Oui, à première vue, cet argument semble tenir - a répondu Sabine avec astuce -, mais il faut se souvenir, cher ami, qu'après de nombreuses années pendant lesquelles tu as été habitué à la tranquillité de la province, tu recommences ta vie dans la capitale de l'Empire. Le temps sera là pour prouver que le censeur et le préfet se sont fortement identifiés dans tant d'affaires de l'État. Tous deux sont obligés de se respecter et de s'apprécier mutuellement, mais quant à leur conduite individuelle, seuls les dieux connaissent la réalité de mes affirmations.
Helvidius Lucius dévia alors leur entretien sur d'autres sujets de conversation, reconnaissant la délicatesse de ces commentaires sur l'honorabilité d'autrui et à propos de son foyer ; mais, quand Sabine s'est levée, il s'est senti contaminé par des soupçons injustifiables et vains. Que signifiaient les visites réitérées de Lolius Urbicus chez lui ? Par hasard, Alba Lucinie aurait-elle oublié ses devoirs sacrés ? Fabius Corneille serait-il si attaché aux intérêts matériels au point d'oublier le nom et les respectables traditions de sa famille ? Dans l'esprit du tribun, le flux des cogitations intimes s'embrouillait et le tourmentait. Encore heureux que cette déchirante absence était sur le point de se terminer. Aelius Hadrien avait déjà envoyé des ordres pour que les galères quittent l'Italie et les ramènent sur le chemin du retour.
À Rome, cependant, la situation d'Alba Lucinie et de sa fille atteignait le summum de la souffrance morale. À plusieurs reprises, Célia avait perçu des entretiens entre sa mère et l'impitoyable conquérant, mais vu sa timidité, elle ne put percevoir toute la répulsion de sa mère lace à l'infamie et à la cruelle audace de cet homme. Lucinie, à son tour, lors de visite chez elle et alors qu'elle s'absentait brièvement de la présence de ses amies, avait quelques fois rencontré le préfet des prétoriens échangeant des propos avec sa fille qui l'accueillait avec toute la tolérance de ses bons sentiments pour ne pas blesser le cœur maternel. La femme d'Helvidius craignait, sincèrement, la présence de cet homme cruel, transformé en démon de son foyer.
La noble Lucinie, abattue et malade, pensa exposer la situation à son vieux père, néanmoins, elle se dit que le censeur aurait dû percevoir depuis longtemps sa position angoissante sur le plan moral, supposant donc que s'il se taisait, c'est qu'il avait de bonnes raisons à cela.
Plusieurs fois, elle avait essayé de parler de ce sujet si délicat à sa fille, la supposant aussi victime des persécutions insidieuses de l'ennemi de leur tranquillité ; néanmoins, Célia, avec sa pudeur naturelle, n'avait jamais fait de confidences à sa mère déviant chaque fois le cours de la conversation et redoublant d'affection à son égard, car elle devinait ses plus angoissantes préoccupations.
Finalement, alors qu'il ne manquait que deux mois avant le retour définitif d'Helvidius, Alba Lucinie fut alitée, extrêmement abattue.
Cela faisait plus d'un an que l'Empereur s'était absenté.
Ce furent quatorze mois d'angoisses pour la fille de Fabius Corneille dont la santé n'avait pu résister au choc des épreuves les plus accablantes.

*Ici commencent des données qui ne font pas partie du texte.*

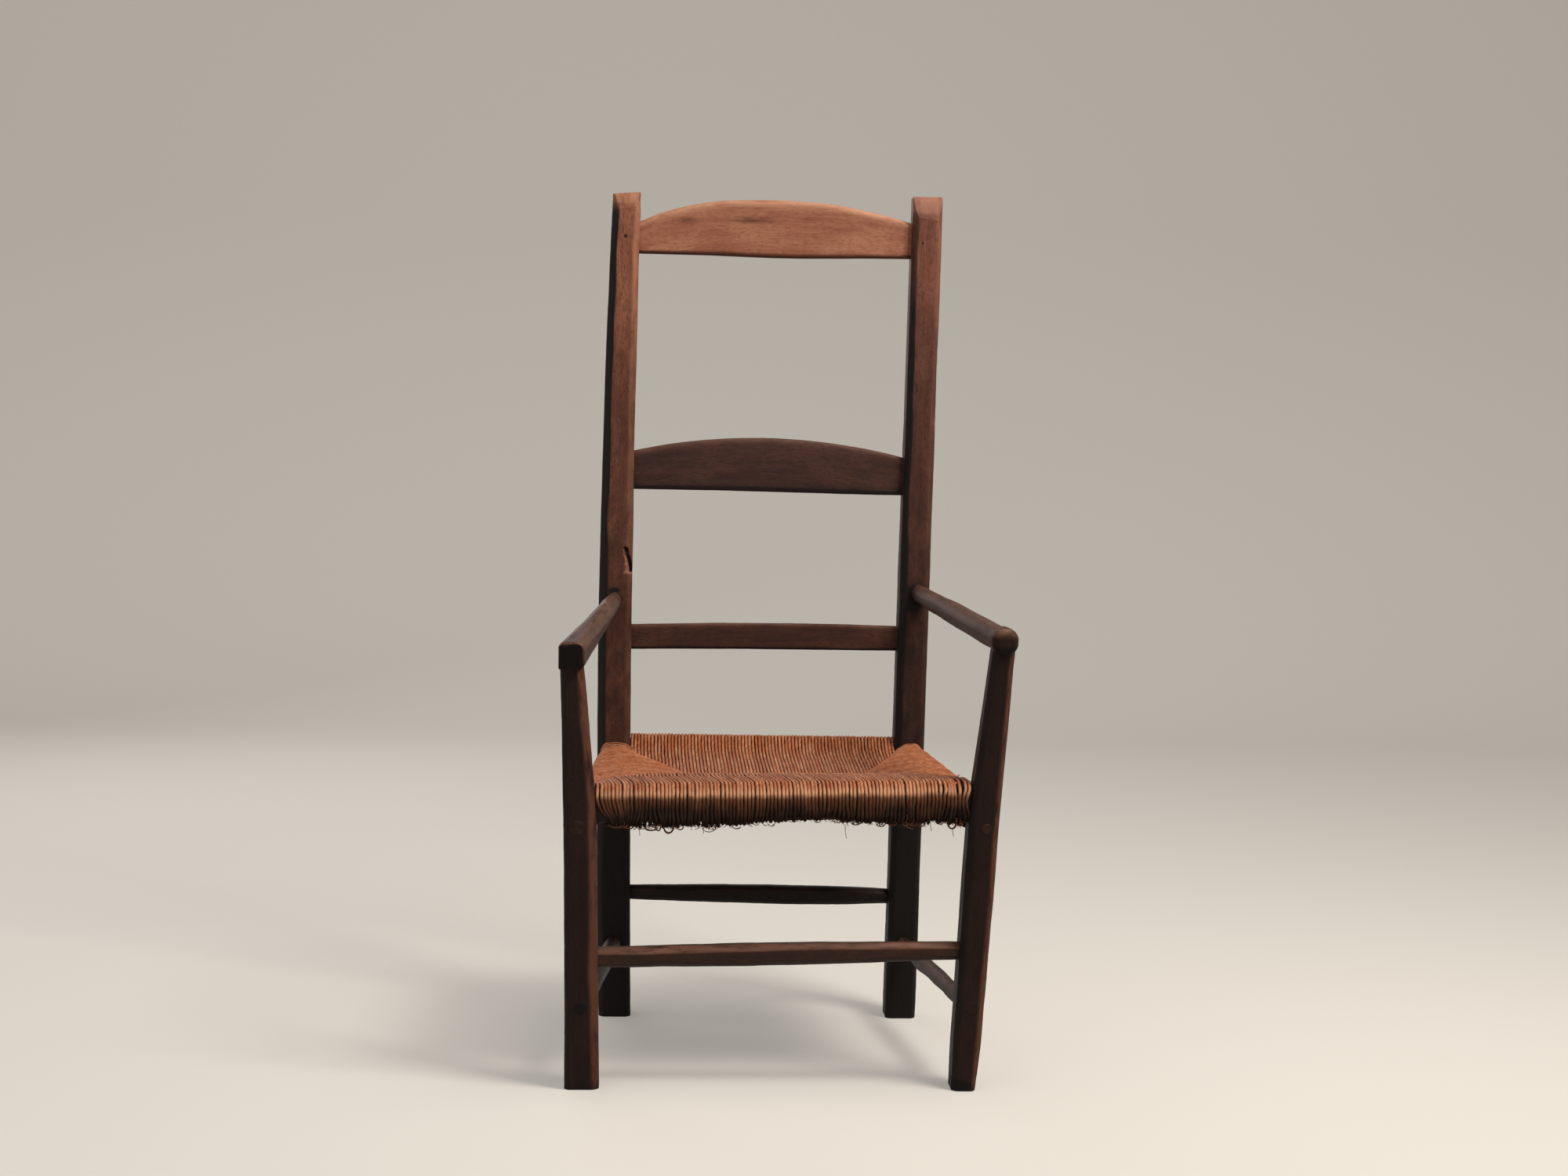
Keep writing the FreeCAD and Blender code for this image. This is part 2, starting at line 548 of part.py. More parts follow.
front_rail = keep("seat_rail_front", seat_rail(
    "front_rail", ("front_rail_left_x", "leg_y", "front_rail_left_z"),
    ("front_rail_right_x", "leg_y", "front_rail_right_z"), "rail_height",
    "rail_tenon_radius", "rail_tenon_length", "rail_tenon_length"))
right_rail = keep("seat_rail_right", seat_rail(
    "right_rail", ("right_rail_front_x", "side_rail_front_y", "right_rail_front_z"),
    ("right_rail_back_x", "side_rail_back_y", "right_rail_back_z"), "side_rail_height",
    "side_tenon_radius", "side_tenon_through", "side_tenon_blind"))
back_rail = keep("seat_rail_back", seat_rail(
    "back_rail", ("back_rail_right_x", "back_rail_y", "back_rail_z"),
    ("back_rail_left_x", "back_rail_y", "back_rail_z"), "rail_height",
    "rail_tenon_radius", "rail_tenon_length", "rail_tenon_length"))
left_rail = keep("seat_rail_left", seat_rail(
    "left_rail", ("left_rail_back_x", "side_rail_back_y", "left_rail_back_z"),
    ("left_rail_front_x", "side_rail_front_y", "left_rail_front_z"), "side_rail_height",
    "side_tenon_radius", "side_tenon_blind", "side_tenon_through"))

front_stretcher = keep("stretcher_front", stretcher(
    "front_stretcher", ("front_stretcher_left_x", "leg_y", "front_stretcher_left_z"),
    ("front_stretcher_right_x", "leg_y", "front_stretcher_right_z"), "front",
    "stretcher_tenon_radius", "stretcher_tenon_length", "stretcher_tenon_length"))
back_stretcher = keep("stretcher_back", stretcher(
    "back_stretcher", ("back_stretcher_right_x", "back_stretcher_y", "back_stretcher_right_z"),
    ("back_stretcher_left_x", "back_stretcher_y", "back_stretcher_left_z"), "back",
    "stretcher_tenon_radius", "stretcher_tenon_length", "stretcher_tenon_length"))
left_stretcher = keep("stretcher_left", stretcher(
    "left_stretcher", ("left_stretcher_back_x", "side_stretcher_back_y", "left_stretcher_z"),
    ("left_stretcher_front_x", "side_stretcher_front_y", "left_stretcher_z"), "side",
    "through_tenon_radius", "stretcher_tenon_length", "side_tenon_through"))
right_stretcher = keep("stretcher_right", stretcher(
    "right_stretcher", ("right_stretcher_front_x", "side_stretcher_front_y", "right_stretcher_z"),
    ("right_stretcher_back_x", "side_stretcher_back_y", "right_stretcher_z"), "side",
    "through_tenon_radius", "side_tenon_through", "stretcher_tenon_length"))

pegs = keep("slat_pegs", slat_pegs())
top_slat = keep("top_slat", cut_from("top_slat", slat("top_slat"), [pegs]))
middle_slat = keep("middle_slat", slat("middle_slat"))
lower_slat = keep("lower_slat", slat("lower_slat"))

left_arm = keep("arm_left", cut_from("arm_left", arm("left"), [left_leg]))
right_arm = keep("arm_right", cut_from("arm_right", arm("right"), [right_leg]))

slats = [top_slat, middle_slat, lower_slat, pegs]
keep("back_post_left", cut_from("back_post_left", left_post, slats + [
    back_rail, left_rail, back_stretcher, left_stretcher, left_arm]))
keep("back_post_right", cut_from("back_post_right", right_post, slats + [
    back_rail, right_rail, back_stretcher, right_stretcher, right_arm]))
keep("front_leg_left", cut_from("front_leg_left", left_leg, [
    front_rail, left_rail, front_stretcher, left_stretcher]))
keep("front_leg_right", cut_from("front_leg_right", right_leg, [
    front_rail, right_rail, front_stretcher, right_stretcher]))

padding = keep("rush_padding", doc.addObject("Part::Ellipsoid", "padding"))
padding.setExpression("Radius1", "Sizes.padding_thickness / 2")
padding.setExpression("Radius2", "Sizes.padding_length / 2")
padding.setExpression("Radius3", "Sizes.padding_width / 2")
padding.setExpression("Placement.Base.x", "(Sizes.bridge_left_x + Sizes.bridge_right_x) / 2")
padding.setExpression("Placement.Base.y", "Sizes.bridge_y")
padding.setExpression("Placement.Base.z", "(Sizes.seat_middle_top + Sizes.seat_middle_bottom) / 2")

front_left = seat_corner("seam_front_left_x", "seam_front_y")
front_right = seat_corner("seam_front_right_x", "seam_front_y")
back_left = seat_corner("seam_back_left_x", "seam_back_y")
back_right = seat_corner("seam_back_right_x", "seam_back_y")
bridge_left = seat_corner("bridge_left_x", "bridge_y")
bridge_right = seat_corner("bridge_right_x", "bridge_y")
side_reach = (sizes["side_reach"], "Sizes.side_reach")
panels = {
    "rush_front": (
        ("front_rail_left_x", "leg_y", "front_rail_left_z"),
        ("front_rail_right_x", "leg_y", "front_rail_right_z"), "rail_height",
        (sizes["bridge_y"] - sizes["leg_y"], "Sizes.bridge_y - Sizes.leg_y"),
        [front_left, seat_corner("seam_front_left_x", "seam_front_y", 0, -1),
         seat_corner("seam_front_right_x", "seam_front_y", 0, -1), front_right,
         bridge_right, bridge_left]),
    "rush_right": (
        ("right_rail_front_x", "side_rail_front_y", "right_rail_front_z"),
        ("right_rail_back_x", "side_rail_back_y", "right_rail_back_z"), "side_rail_height",
        side_reach,
        [front_right, seat_corner("seam_front_right_x", "seam_front_y", 1, 0),
         seat_corner("seam_back_right_x", "seam_back_y", 1, 0), back_right, bridge_right]),
    "rush_back": (
        ("back_rail_right_x", "back_rail_y", "back_rail_z"),
        ("back_rail_left_x", "back_rail_y", "back_rail_z"), "rail_height",
        (sizes["back_rail_y"] - sizes["bridge_y"], "Sizes.back_rail_y - Sizes.bridge_y"),
        [back_right, seat_corner("seam_back_right_x", "seam_back_y", 0, 1),
         seat_corner("seam_back_left_x", "seam_back_y", 0, 1), back_left,
         bridge_left, bridge_right]),
    "rush_left": (
        ("left_rail_back_x", "side_rail_back_y", "left_rail_back_z"),
        ("left_rail_front_x", "side_rail_front_y", "left_rail_front_z"), "side_rail_height",
        side_reach,
        [back_left, seat_corner("seam_back_left_x", "seam_back_y", -1, 0),
         seat_corner("seam_front_left_x", "seam_front_y", -1, 0), front_left, bridge_left]),
}
inside = [front_rail, right_rail, back_rail, left_rail, padding, left_leg, right_leg,
          left_post, right_post]
for label, panel in panels.items():
    keep(label, cut_from(label, rush_panel(label, *panel), inside))

doc.recompute()

# Every object is sound before anything is written.
for item in doc.Objects:
    if "Invalid" in item.State or "Error" in item.State:
        raise SystemExit(f"{item.Label} did not build: {item.State}")
for name, piece in nodes.items():
    if piece.Shape.isNull() or not piece.Shape.isValid():
        raise SystemExit(f"{name} has no sound shape")

os.makedirs("parts", exist_ok=True)
for name, piece in nodes.items():
    piece.Shape.exportStep(f"parts/{name}.step")
    print(f"{name}: {len(piece.Shape.Solids)} solid, {piece.Shape.Volume / 1000:.1f} cm3")
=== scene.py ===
import math

import bpy
import numpy as np
from mathutils import Matrix, Vector


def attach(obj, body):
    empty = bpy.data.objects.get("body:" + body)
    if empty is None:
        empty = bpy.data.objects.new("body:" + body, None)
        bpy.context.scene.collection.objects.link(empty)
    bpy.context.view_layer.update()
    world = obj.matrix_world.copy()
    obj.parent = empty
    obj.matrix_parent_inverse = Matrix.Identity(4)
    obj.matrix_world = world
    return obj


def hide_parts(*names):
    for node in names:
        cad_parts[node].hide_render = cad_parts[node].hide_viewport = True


# A country ladderback armchair in worn, waxed fruitwood with a rush seat, around its CAD frame.
# Lengths are millimetres until a mesh is written, and left and right are the viewer's.

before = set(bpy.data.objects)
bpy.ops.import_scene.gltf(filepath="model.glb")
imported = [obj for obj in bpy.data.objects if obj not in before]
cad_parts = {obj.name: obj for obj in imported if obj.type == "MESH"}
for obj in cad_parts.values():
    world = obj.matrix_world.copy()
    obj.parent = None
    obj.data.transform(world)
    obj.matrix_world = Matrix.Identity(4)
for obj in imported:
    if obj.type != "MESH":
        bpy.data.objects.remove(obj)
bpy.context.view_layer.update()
scene = bpy.context.scene
print("frame loaded")

metre = 0.001
postRake = 0.0579   # how far the posts lean back for each unit up


def linearColour(code):
    parts = [int(code[i:i + 2], 16) / 255 for i in (1, 3, 5)]
    return [c / 12.92 if c < 0.04045 else ((c + 0.055) / 1.055) ** 2.4 for c in parts] + [1]


def addNode(tree, kind, settings, inputs):
    # settings may be the operation alone; an input is a plain value, a socket, or a node
    # whose first output is meant, in a dictionary or in the order of the sockets
    node = tree.nodes.new("ShaderNode" + kind)
    if isinstance(settings, str):
        settings = {"operation": settings}
    for key, value in settings.items():
        setattr(node, key, value)
    for key, value in inputs.items() if isinstance(inputs, dict) else enumerate(inputs):
        if isinstance(value, bpy.types.Node):
            value = next(output for output in value.outputs if output.enabled)
        if isinstance(value, bpy.types.NodeSocket):
            tree.links.new(value, node.inputs[key])
        else:
            node.inputs[key].default_value = value
    return node


def unit(vector):
    vector = np.asarray(vector, float)
    return vector / np.linalg.norm(vector, axis=-1, keepdims=True)


def softNoise(points, bump, seed):
    # smooth noise from -1 to 1; bump is the size of one rise along each axis
    scaled = np.asarray(points, float) / np.asarray(bump, float)
    low = np.floor(scaled).astype(np.int64)
    part = scaled - low
    part = part * part * (3 - 2 * part)
    total = 0
    for corner in range(8):
        step = np.array([corner & 1, corner >> 1 & 1, corner >> 2 & 1])
        cell = low + step
        mixed = cell[..., 0] * 73856093 ^ cell[..., 1] * 19349663 ^ cell[..., 2] * 83492791 ^ seed
        mixed = (mixed ^ (mixed >> 13)) * 1274126177 & 0x7FFFFFFFFFFF
        value = ((mixed ^ (mixed >> 16)) & 0xFFFF) / 65535
        total = total + np.prod(np.where(step == 1, part, 1 - part), axis=-1) * value
    return total * 2 - 1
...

Célia, aussi, avait le teint pâle et une expression triste sur le visage. À travers ses traits, on pouvait noter sa faiblesse organique. Les inquiétudes de sa fille se traduisaient par de longues nuits d'insomnie qui finirent par ruiner sa santé auparavant vigoureuse. Avec sa tendresse innée, elle faisait tout pour réconforter sa chère mère souffrante.

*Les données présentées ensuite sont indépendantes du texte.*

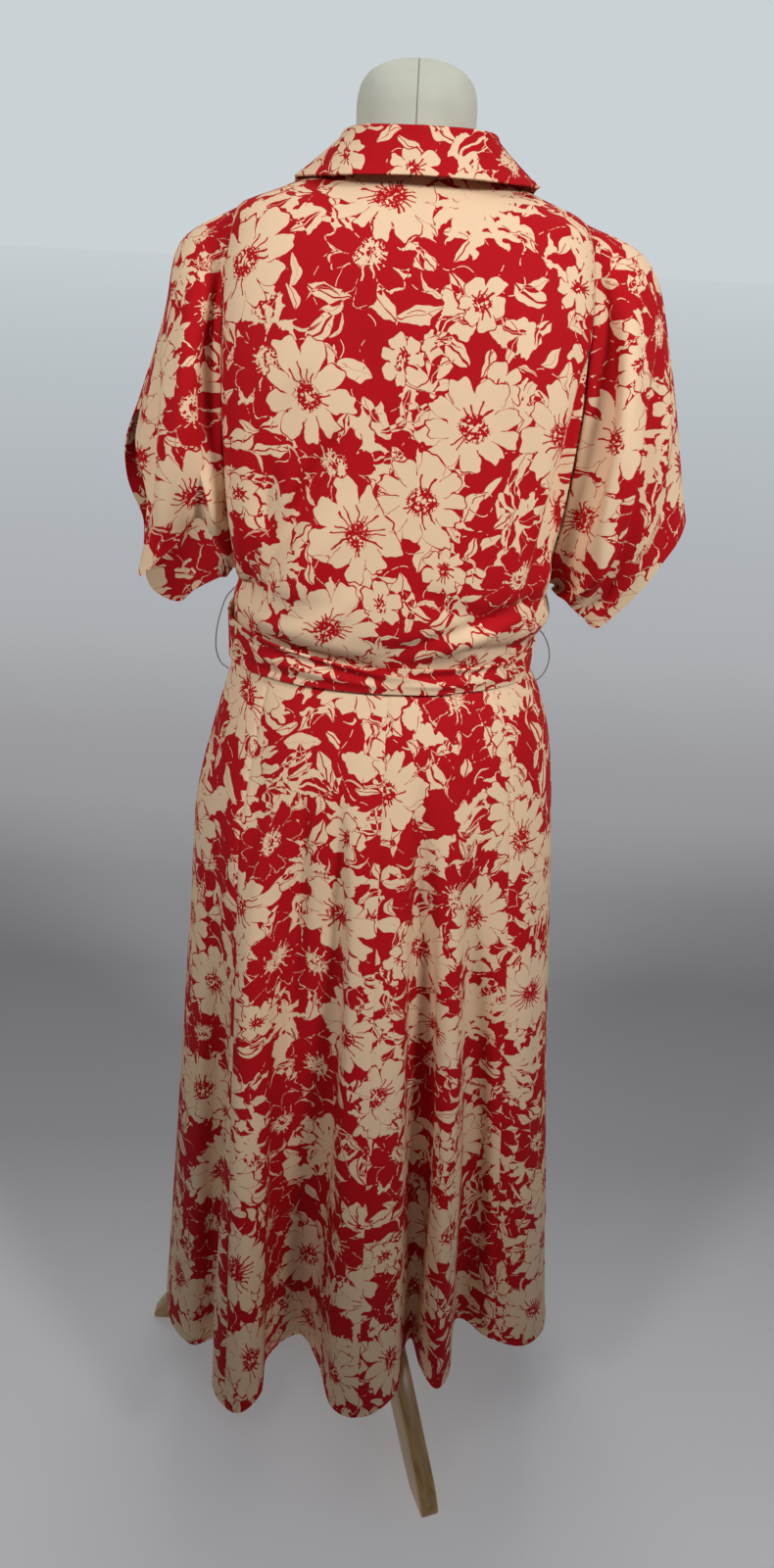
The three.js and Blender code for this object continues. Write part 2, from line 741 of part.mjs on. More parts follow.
function makeSkirt() {
  const heights = [HEM_Z, 250, 330, 420, 510, 600, 690, 770, 845, WAIST_Z - SEAM_GAP];
  const gore = (name, from, to, steps) =>
    add(name, wall(skirtPoint, spread(from, to, steps), heights, { seams: ["uLow", "uHigh"] }), crepe());
  gore("skirt_back_left_side", -0.25, -0.125, 13);
  gore("skirt_back_left", -0.125, 0, 15);
  gore("skirt_back_right", 0, 0.125, 15);
  gore("skirt_back_right_side", 0.125, 0.25, 11);
  const over = wall(skirtPoint, spread(0.25, 0.66, 41), heights, { seams: ["uLow"] });
  add("skirt_front_right", over, crepe());
  const sunk = (turn, z) => {
    const inside = UNDER_LAYER * smooth(0.745, 0.67, turn);
    return skirtPoint(turn, z).addScaledVector(facing(skirtPoint, turn, z), -inside);
  };
  add("skirt_front_left", wall(sunk, spread(0.4, 0.75, 35), heights, { seams: ["uHigh"] }), crepe());
}

// A tie round the waist, standing off the bodice by its layer
function makeTie(name, rows, off, steps) {
  const low = curve(rows, "turn", "low");
  const high = curve(rows, "turn", "high");
  const surface = (turn, w) => {
    const z = low(turn) + (high(turn) - low(turn)) * w;
    const ring = { round: bodice.round(z) };
    for (const side of ["left", "right", "back", "front"]) ring[side] = bodice[side](z) + off;
    const [x, y] = oval(turn, ring);
    return new THREE.Vector3(x, y, z);
  };
  const turns = spread(rows[0].turn, rows[rows.length - 1].turn, steps);
  add(name, wall(surface, turns, spread(0, 1, 3), { thick: TIE_CLOTH }), crepe());
}

// The knot and the two free ends that hang from it against the skirt
function makeTieEnds() {
  const ring = { round: 2.2 };
  const off = TIE_LEFT_OFF + SEAM_GAP + KNOT.deep;
  for (const side of ["left", "right", "back", "front"]) ring[side] = bodice[side](KNOT_Z) + off;
  const [x, y] = oval(KNOT_TURN, ring);
  const knot = new THREE.SphereGeometry(1, 14, 9).scale(KNOT.deep, KNOT.across, KNOT.high);
  const mesh = add("tie_knot", knot, crepe());
  mesh.position.set(x, y, KNOT_Z);
  mesh.rotation.z = Math.atan2(y, x);
  const top = KNOT_Z - KNOT.high - SEAM_GAP;
  TAILS.forEach((tail) => {
    const surface = (across, z) => {
      const fall = (top - z) / TAIL_LENGTH;
      const round = 2 * Math.PI * skirtRing.left(Math.max(z, HIP_Z));
      const turn = tail.turn + tail.spread * fall + across / round;
      const off = TAIL_OFF.top + (TAIL_OFF.low - TAIL_OFF.top) * smooth(0, 0.12, fall);
      return skirtPoint(turn, z).addScaledVector(facing(skirtPoint, turn, z), off);
    };
    const heights = spread(top - TAIL_LENGTH, top, 8);
    const widths = spread(-TIE_WIDTH / 2, TIE_WIDTH / 2, 4);
    add(tail.name, wall(surface, widths, heights, { thick: TIE_CLOTH }), crepe());
  });
}

function makeLoops() {
  const section = new THREE.Shape();
  section.absarc(0, 0, LOOP_THREAD / 2, 0, 2 * Math.PI);
  for (const [name, points] of Object.entries(LOOPS)) {
    const route = new THREE.CatmullRomCurve3(points.map((p) => new THREE.Vector3(...p)));
    const options = { extrudePath: route, steps: 14, curveSegments: 3, bevelEnabled: false };
    add(name, new THREE.ExtrudeGeometry(section, options), thread());
  }
}

function makeForm() {
  const turns = spread(0, 1, 28).slice(0, -1);
  const sections = FORM.map((row) =>
    turns.map((turn) => {
      const [x, y] = oval(turn, { ...row, left: row.half, right: row.half });
      return new THREE.Vector3(x, y, row.z);
    }),
  );
  const low = new THREE.Vector3(0, 0, FORM_BASE_Z);
  add("form_torso", loft(sections, low, new THREE.Vector3(0, 0, NECK_TOP_Z)), jersey());
}

function makeStand() {
  const poleLength = FORM_BASE_Z - SEAM_GAP - HUB_HIGH_Z - SEAM_GAP;
  const pole = new THREE.CylinderGeometry(POLE_RADIUS, POLE_RADIUS, poleLength, 24).rotateX(Math.PI / 2);
  add("form_pole", pole, steel()).position.z = HUB_HIGH_Z + SEAM_GAP + poleLength / 2;
  const hubHeight = HUB_HIGH_Z - HUB_LOW_Z;
  const hub = new THREE.CylinderGeometry(HUB_RADIUS, HUB_RADIUS, hubHeight, 36).rotateX(Math.PI / 2);
  add("form_hub", hub, beech()).position.z = HUB_LOW_Z + hubHeight / 2;
  const outline = new THREE.Shape();
  outline.moveTo(...LEG_TOP[0]);
  outline.splineThru(LEG_TOP.slice(1).map(([x, z]) => new THREE.Vector2(x, z)));
  outline.lineTo(...LEG_UNDER[0]);
  outline.lineTo(...LEG_UNDER[1]);
  outline.splineThru(LEG_UNDER.slice(2).map(([x, z]) => new THREE.Vector2(x, z)));
  LEG_TURNS.forEach((turn, i) => {
    const options = { depth: LEG_THICKNESS, bevelEnabled: false, curveSegments: 4 };
    const board = new THREE.ExtrudeGeometry(outline, options);
    board.translate(0, 0, -LEG_THICKNESS / 2).rotateX(Math.PI / 2);
    add("form_leg_" + (i + 1), board, beech()).rotation.z = (turn * Math.PI) / 180;
  });
}

makeForm();
makeStand();
makeBack();
makeFront("bodice_front_right", 1);
makeFront("bodice_front_left", -1);
makeSleeve("sleeve_left", SLEEVE_LEFT, -1);
makeSleeve("sleeve_right", SLEEVE_RIGHT, 1);
makeCollar();
makeSkirt();
makeTie("tie_right", TIE_RIGHT, TIE_RIGHT_OFF, 48);
makeTie("tie_left", TIE_LEFT, TIE_LEFT_OFF, 24);
makeTieEnds();
makeLoops();

// The middle of the floor under the part is the origin
const box = new THREE.Box3().setFromObject(part);
const middle = box.getCenter(new THREE.Vector3());
for (const mesh of part.children) mesh.position.sub(middle.setZ(box.min.z));

export default part;
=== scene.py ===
import math

import bpy
import numpy as np
from mathutils import Matrix, Vector


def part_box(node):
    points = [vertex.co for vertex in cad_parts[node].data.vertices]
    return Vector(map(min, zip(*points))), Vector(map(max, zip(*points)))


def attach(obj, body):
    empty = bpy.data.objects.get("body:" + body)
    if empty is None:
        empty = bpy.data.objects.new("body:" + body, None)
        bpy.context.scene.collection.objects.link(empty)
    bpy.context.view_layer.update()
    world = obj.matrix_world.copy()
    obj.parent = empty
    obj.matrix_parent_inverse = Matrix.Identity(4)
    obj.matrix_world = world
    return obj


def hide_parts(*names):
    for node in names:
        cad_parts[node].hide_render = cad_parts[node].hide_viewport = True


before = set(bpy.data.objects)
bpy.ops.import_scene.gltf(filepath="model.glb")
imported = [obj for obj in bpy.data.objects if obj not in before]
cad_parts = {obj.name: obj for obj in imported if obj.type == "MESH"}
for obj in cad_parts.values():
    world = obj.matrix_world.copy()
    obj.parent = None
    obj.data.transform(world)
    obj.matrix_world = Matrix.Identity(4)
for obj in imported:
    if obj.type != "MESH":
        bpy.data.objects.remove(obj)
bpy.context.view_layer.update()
scene = bpy.context.scene
bpy.ops.object.select_all(action="DESELECT")

# Photographer's camera
# It is a phone held about a metre behind the dress at shoulder height, looking down, and tilted a
# little, with a wide lens: 27 mm on a 36 mm frame.
pole_low, pole_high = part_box("form_pole")
AXIS = Vector(((pole_low.x + pole_high.x) / 2, (pole_low.y + pole_high.y) / 2, 0))
lens = bpy.data.cameras.new("camera")
lens.lens, lens.sensor_width = 27, 36
camera = bpy.data.objects.new("camera", lens)
scene.collection.objects.link(camera)
camera.location = AXIS + Vector((0.0033, -1.074, 1.27))
look_down, tilt = Matrix.Rotation(math.radians(65), 3, "X"), Matrix.Rotation(math.radians(2.9), 3, "Z")
camera.rotation_euler = (look_down @ tilt).to_euler()
scene.camera = camera

# Thread belt loops at the side seams
# Each is a chain of grey sewing thread, fastened under the sleeve and below the waist seam, and it
# bows outwards where the tie no longer fills it.
MM = 0.001
LOOP_THREAD = 1.2
LOOPS = {
    "loop_left": [(-148.2, -5, 966), (-157, -6, 954), (-164, -8, 930), (-166, -8, 908), (-162, -7, 893),
                  (-154.4, -6, 886)],
    "loop_right": [(137.6, -4, 941), (144, -6, 935), (150, -7, 922), (151, -7, 908), (147, -6, 896),
                   (141.4, -4, 889)],
}


def linear(code):
    """sRGB hex colour as linear red, green, blue and 1."""
    parts = [int(code[i : i + 2], 16) / 255 for i in (0, 2, 4)]
    return [c / 12.92 if c <= 0.04045 else ((c + 0.055) / 1.055) ** 2.4 for c in parts] + [1]


def add(tree, kind, *values, sockets=(), **settings):
    """Adds a node with its settings, fills its sockets in order and by name, and gives its outputs."""
    node = tree.nodes.new("ShaderNode" + kind)
    for name, value in settings.items():
        setattr(node, name, value)
    for key, value in list(enumerate(values)) + list(dict(sockets).items()):
        if isinstance(value, bpy.types.NodeSocket):
            tree.links.new(value, node.inputs[key])
        elif value is not None:
            node.inputs[key].default_value = value
    return node.outputs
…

Des ports d'Italie quatre grandes galères furent envoyées pour le retour d'Hadrien et de sa suite. Le premier bateau arrivé sur le littoral d'Attique fut disputé par ceux qui étaient les plus impatients de retourner à Rome, dont Claudia Sabine qui prétextait avoir besoin de repartir au plus vite car elle disait être demandée auprès des siens.